¡Oh, Fabio!
Luis Sánchez-Moliní
Maneras de vivir la Navidad
Adon León Carlos Álvarez Santaló le debo el uso y abuso de la palabra “donaire”, especialmente cuando intento civilizar a mis hijas. El primer día de clase en la Facultad de Historia, Santaló (se le conocía así) nos dijo que si alguien tenía alguna duda que levantase la mano “con donaire” y procediese. Evidentemente, en el uso de un vocablo tan demodé había algo de ironía, pero también una implícita reivindicación de las palabras hermosas y antiguas. Hoy, cuando algunas de mis cachorras se deja llevar por gesticulaciones de rapera le pido que actúe “con donaire”. No me suelen hacer mucho caso, pero la palabra queda flotando en el aire. Y sé que también en su cabeza.
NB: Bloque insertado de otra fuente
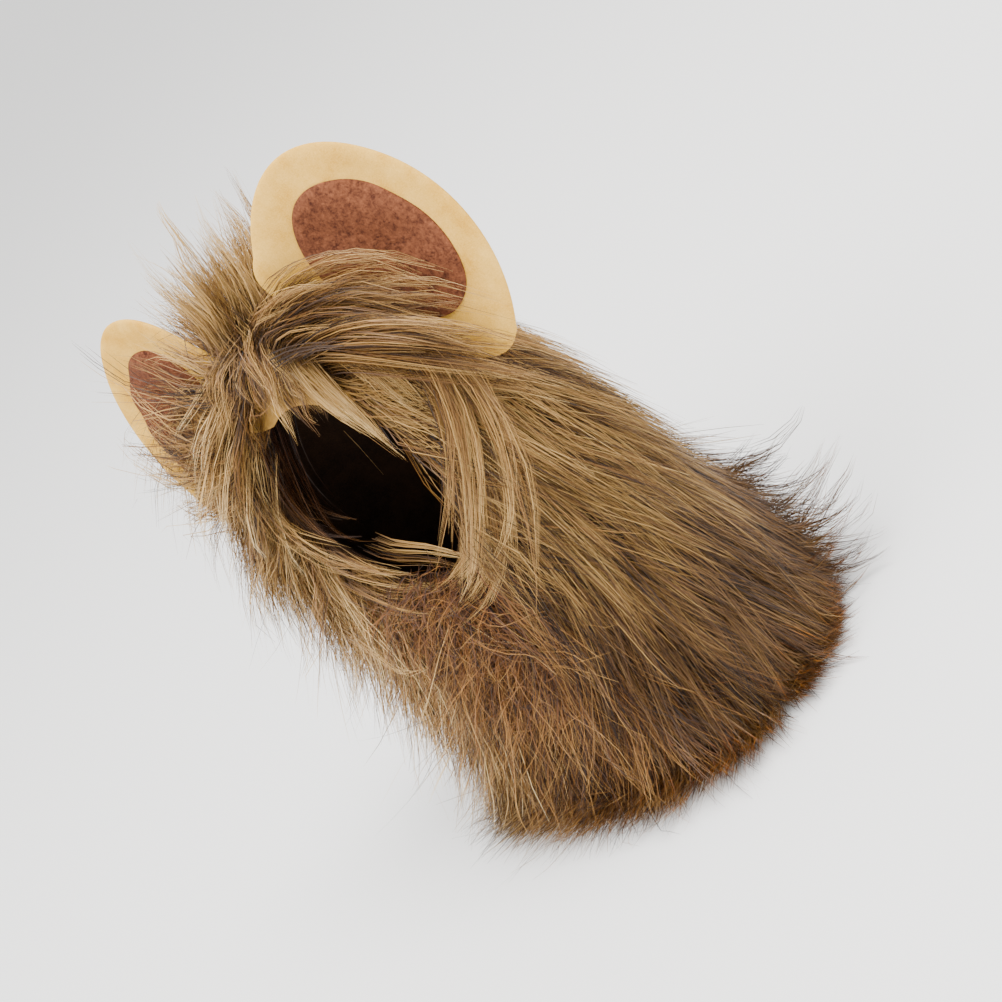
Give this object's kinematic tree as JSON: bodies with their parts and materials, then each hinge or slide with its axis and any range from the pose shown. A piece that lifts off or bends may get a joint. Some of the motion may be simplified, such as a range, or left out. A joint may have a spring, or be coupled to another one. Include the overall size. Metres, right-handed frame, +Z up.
{
  "type": "pet lion hat",
  "caption": "Fur lion-mane hood for a cat, with padded plush ears, an oval face opening and an open neck hem.",
  "frame": {"origin": "on the floor, under the middle of the whole hat standing on its neck hem", "axes": "+Z up from the neck hem towards the crown, +Y towards the back of the head, the face opening looks along -Y"},
  "size_m": [0.191, 0.1356, 0.2411],
  "materials": {
    "long_pile_fur": "long straight acrylic pile, golden brown with darker roots and tips",
    "lining_cloth": "matt dark woven lining",
    "band_cloth": "smooth golden tan cloth",
    "plush": "short tan velour pile",
    "fleece": "mottled reddish-brown fleece"
  },
  "bodies": {
    "root": {"mane": "long_pile_fur", "lining": "lining_cloth", "brow_band": "band_cloth", "ear_left": "plush", "ear_right": "plush", "ear_patch_left": "fleece", "ear_patch_right": "fleece"}
  },
  "joints": []
}
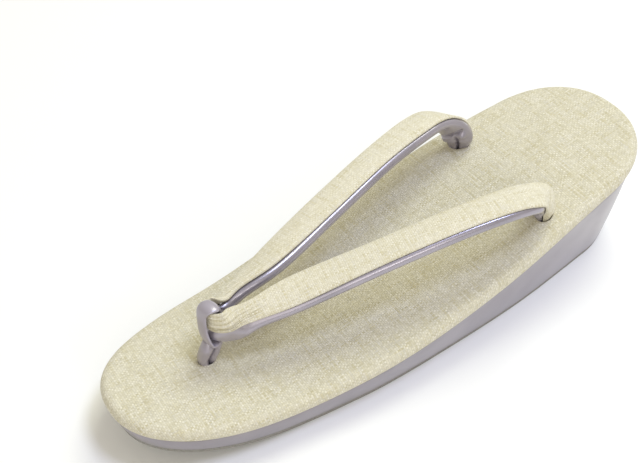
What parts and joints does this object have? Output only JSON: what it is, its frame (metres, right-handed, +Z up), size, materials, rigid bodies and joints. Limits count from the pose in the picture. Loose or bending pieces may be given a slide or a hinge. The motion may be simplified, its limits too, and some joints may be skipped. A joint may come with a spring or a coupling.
{
  "type": "zori sandal",
  "caption": "Dress zori sandal with a wedge sole, a padded woven footbed and a padded V-shaped strap held by a leather toe loop.",
  "frame": {"origin": "on the floor under the middle of the sandal", "axes": "+Z up, toe towards -Y, heel towards +Y, +X across the sandal"},
  "size_m": [0.0816, 0.242, 0.0601],
  "materials": {
    "woven_cloth": "plain weave of cream, straw and grey threads, matte",
    "lilac_leather": "smooth lilac-grey leather with a soft pearly gloss",
    "pale_rubber": "pale grey sheet, matte"
  },
  "bodies": {
    "root": {"outsole": "pale_rubber", "midsole": "lilac_leather", "footbed": "woven_cloth", "strap_face": "woven_cloth", "strap_backing": "lilac_leather", "toe_loop": "lilac_leather"}
  },
  "joints": []
}
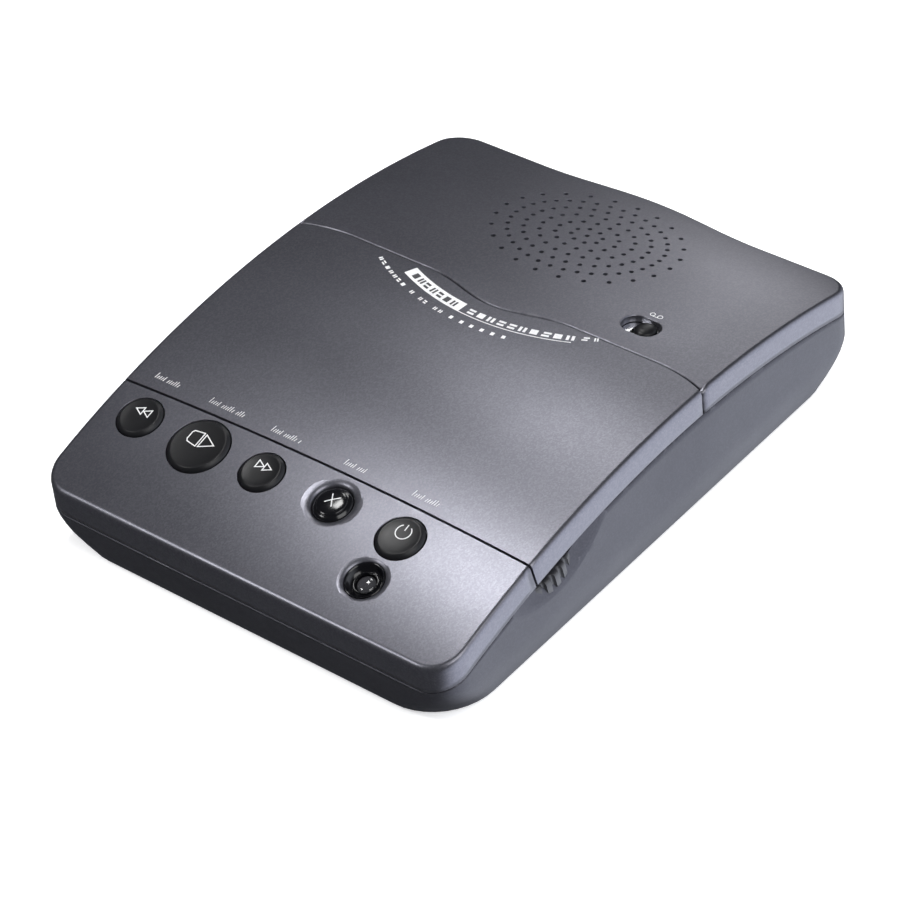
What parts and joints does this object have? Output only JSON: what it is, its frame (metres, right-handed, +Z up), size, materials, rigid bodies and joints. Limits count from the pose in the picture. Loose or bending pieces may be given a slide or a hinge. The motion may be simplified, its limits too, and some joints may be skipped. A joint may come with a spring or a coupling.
{
  "type": "telephone answering machine",
  "caption": "Arched desktop answering machine with a rear-hinged cassette lid, push keys, volume wheel, slide switch, speaker and microcassette deck inside",
  "frame": {"origin": "centre of the footprint, on the table under the rubber feet", "axes": "+Z up; +Y to the rear, where the sockets are; +X to the right, the volume wheel's side, for a user who faces the keys"},
  "size_m": [0.15, 0.197, 0.0418],
  "materials": {
    "housing": "satin anthracite with a fine metallic grain",
    "base_plastic": "satin anthracite, fine spark texture",
    "key_plastic": "satin black",
    "gloss_black": "polished black",
    "clear_lens": "clear, water-white",
    "dark_plastic": "fine matt texture",
    "ivory_plastic": "smooth natural acetal",
    "white_plastic": "smooth acetal",
    "circuit_board": "green solder resist over glass laminate",
    "steel": "zinc plated sheet",
    "bright_steel": "polished",
    "brass": "turned",
    "black_rubber": "matt",
    "cone_paper": "pressed dark paper",
    "magnet_steel": "dull zinc",
    "copper_coil": "lacquered winding",
    "tape_brown": "wound magnetic tape",
    "cassette_plastic": "clear smoked",
    "capacitor_sleeve": "shrink sleeve",
    "chip_black": "moulded epoxy",
    "transformer": "yellow winding tape and steel core"
  },
  "bodies": {
    "housing": {"base_shell": "base_plastic", "front_panel": "housing", "rear_cover": "housing", "hinge_pins": "bright_steel", "hinge_brackets": "dark_plastic", "bay_tray": "dark_plastic", "tact_switches": "dark_plastic", "key_board": "circuit_board", "indicator_bezel": "gloss_black", "indicator_lamp": "clear_lens", "slide_switch": "bright_steel", "switch_board": "circuit_board", "volume_pot": "dark_plastic", "speaker_frame": "steel", "speaker_cone": "cone_paper", "speaker_cap": "cone_paper", "speaker_magnet": "magnet_steel", "deck_plate": "steel", "drive_motor": "steel", "drive_belt": "black_rubber", "capstan_bearing": "brass", "solenoid_coil": "copper_coil", "cassette_shell": "cassette_plastic", "main_board": "circuit_board", "capacitors": "capacitor_sleeve", "integrated_circuits": "chip_black", "line_transformer": "transformer", "line_socket": "dark_plastic", "power_socket": "dark_plastic", "rubber_feet": "black_rubber", "case_screws": "steel", "inner_screws": "steel"},
    "lid": {"cassette_lid": "housing", "hinge_arms": "steel"},
    "rewind_button": {"rewind_key": "key_plastic", "rewind_plunger": "ivory_plastic"},
    "play_button": {"play_key": "key_plastic", "play_plunger": "ivory_plastic"},
    "forward_button": {"forward_key": "key_plastic", "forward_plunger": "ivory_plastic"},
    "erase_button": {"erase_key": "gloss_black", "erase_plunger": "ivory_plastic"},
    "power_button": {"power_key": "key_plastic", "power_plunger": "ivory_plastic"},
    "slide_button": {"slide_knob": "key_plastic"},
    "volume_thumbwheel": {"volume_wheel": "dark_plastic"},
    "capstan_drive": {"flywheel": "brass", "capstan": "bright_steel"},
    "motor_rotor": {"motor_pulley": "brass"},
    "supply_drive": {"supply_spindle": "white_plastic", "supply_reel": "tape_brown"},
    "takeup_drive": {"takeup_spindle": "white_plastic", "takeup_reel": "tape_brown"},
    "head_carriage": {"head_plate": "steel", "tape_head": "bright_steel", "erase_head": "dark_plastic", "pinch_arm": "steel", "solenoid_plunger": "steel"},
    "roller": {"pinch_roller": "black_rubber"}
  },
  "joints": [
    {"name": "lid_hinge", "type": "hinge", "parent": "housing", "child": "lid", "pos_m": [0, 0.0337, 0.03633], "axis": [-1, 0, 0], "range_deg": [0, 60]},
    {"name": "rewind_press", "type": "slide", "parent": "housing", "child": "rewind_button", "axis": [0, 0.2353, -0.9719], "range_m": [0, 0.001], "stiffness_N_per_m": 300, "springref_m": -0.001},
    {"name": "play_press", "type": "slide", "parent": "housing", "child": "play_button", "axis": [0, 0.2353, -0.9719], "range_m": [0, 0.001], "stiffness_N_per_m": 300, "springref_m": -0.001},
    {"name": "forward_press", "type": "slide", "parent": "housing", "child": "forward_button", "axis": [0, 0.2353, -0.9719], "range_m": [0, 0.001], "stiffness_N_per_m": 300, "springref_m": -0.001},
    {"name": "erase_press", "type": "slide", "parent": "housing", "child": "erase_button", "axis": [0, 0.2353, -0.9719], "range_m": [0, 0.001], "stiffness_N_per_m": 300, "springref_m": -0.001},
    {"name": "power_press", "type": "slide", "parent": "housing", "child": "power_button", "axis": [0, 0.2353, -0.9719], "range_m": [0, 0.001], "stiffness_N_per_m": 300, "springref_m": -0.001},
    {"name": "announcement_slide", "type": "slide", "parent": "housing", "child": "slide_button", "axis": [-1, 0, 0], "range_m": [0, 0.0032]},
    {"name": "volume_turn", "type": "hinge", "parent": "housing", "child": "volume_thumbwheel", "pos_m": [0.0549, -0.0485, 0.0195], "axis": [0, -0.1778, 0.9841], "range_deg": [-135, 135]},
    {"name": "capstan_spin", "type": "hinge", "parent": "housing", "child": "capstan_drive", "pos_m": [0.004, -0.0305, 0.02], "axis": [0, 0, 1], "continuous": true},
    {"name": "motor_spin", "type": "hinge", "parent": "housing", "child": "motor_rotor", "pos_m": [-0.026, -0.033, 0.0061], "axis": [0, 0, 1], "continuous": true},
    {"name": "supply_spin", "type": "hinge", "parent": "housing", "child": "supply_drive", "pos_m": [-0.0204, -0.0155, 0.02], "axis": [0, 0, 1], "continuous": true},
    {"name": "takeup_spin", "type": "hinge", "parent": "housing", "child": "takeup_drive", "pos_m": [0.0044, -0.0155, 0.02], "axis": [0, 0, 1], "continuous": true},
    {"name": "head_slide", "type": "slide", "parent": "housing", "child": "head_carriage", "axis": [0, 1, 0], "range_m": [0, 0.003], "stiffness_N_per_m": 60, "springref_m": -0.002},
    {"name": "roller_spin", "type": "hinge", "parent": "head_carriage", "child": "roller", "pos_m": [0.004, -0.03775, 0.028], "axis": [0, 0, 1], "continuous": true}
  ],
  "couplings": [
    {"joint": "motor_spin", "follows": "capstan_spin", "ratio": 6.1765},
    {"joint": "supply_spin", "follows": "capstan_spin", "ratio": 0.09375},
    {"joint": "takeup_spin", "follows": "capstan_spin", "ratio": 0.10227}
  ]
}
Álvarez Santaló, que falleció el martes, fue uno de los representantes de una estirpe de catedráticos ya desaparecida y que todavía pululaba por los jardines de la Fábrica de Tabacos durante los 80 y 90, como dinosaurios pastando en un bosque cretácico. Eran profesores que cuidaban el vestir y fumaban en clase, que se movían con un cierto “donaire” y, sobre todo, hablaban con conciencia magistral (¡el verbo de Santaló!). Sus clases eran auténticas conferencias pulidas por años de profesión, donde uno no solo aprendía sobre la crisis del Antiguo Régimen, la fiscalidad de los Austrias o la demografía de dientes de sierra, sino también la sonoridad de las palabras, la belleza de la buena construcción sintáctica, el placer de la oratoria... Todo eso que odia la nueva pedagogía, que no ha parado hasta convertir al profesorado en técnicos de la educación, en coaching del conocimiento, en burócratas rellena-papeles... García-Baquero o Comellas no organizaban debates en sus clases, pero a cambio te dejaban retumbando en la cabeza durante horas un discurso del Conde de Toreno en las cortes de Cádiz o las dudas del señor inquisidor ante algún asunto de importancia.
Hoy, en la Universidad hay magníficos profesores. A muchos de ellos los conozco. Son gentes inteligentes y trabajadoras, de gran nivel. Pero, al igual que yo, son hijos de un tiempo de vuelo bajo en el que todo se ha contagiado de una cierta mediocridad –quizás más igualitaria, pero más gris–, de un siglo que desdeña el timbre solitario y embaucador de la palabra sin imagen. Aquellos catedráticos de tarima, cuyo único apoyo era un cigarrillo y una memoria de elefante, tenían más de Homero que de docentes del siglo XXI, pese a que trajeron a Sevilla no pocas novedades metodológicas y enfoques revolucionarios. Nos queda el recuerdo de las chaquetas oxonienses de García-Baquero, del donaire de Santaló o las insobornables corbatas negras de Comellas. Nos queda el estilo de los viejos profesores.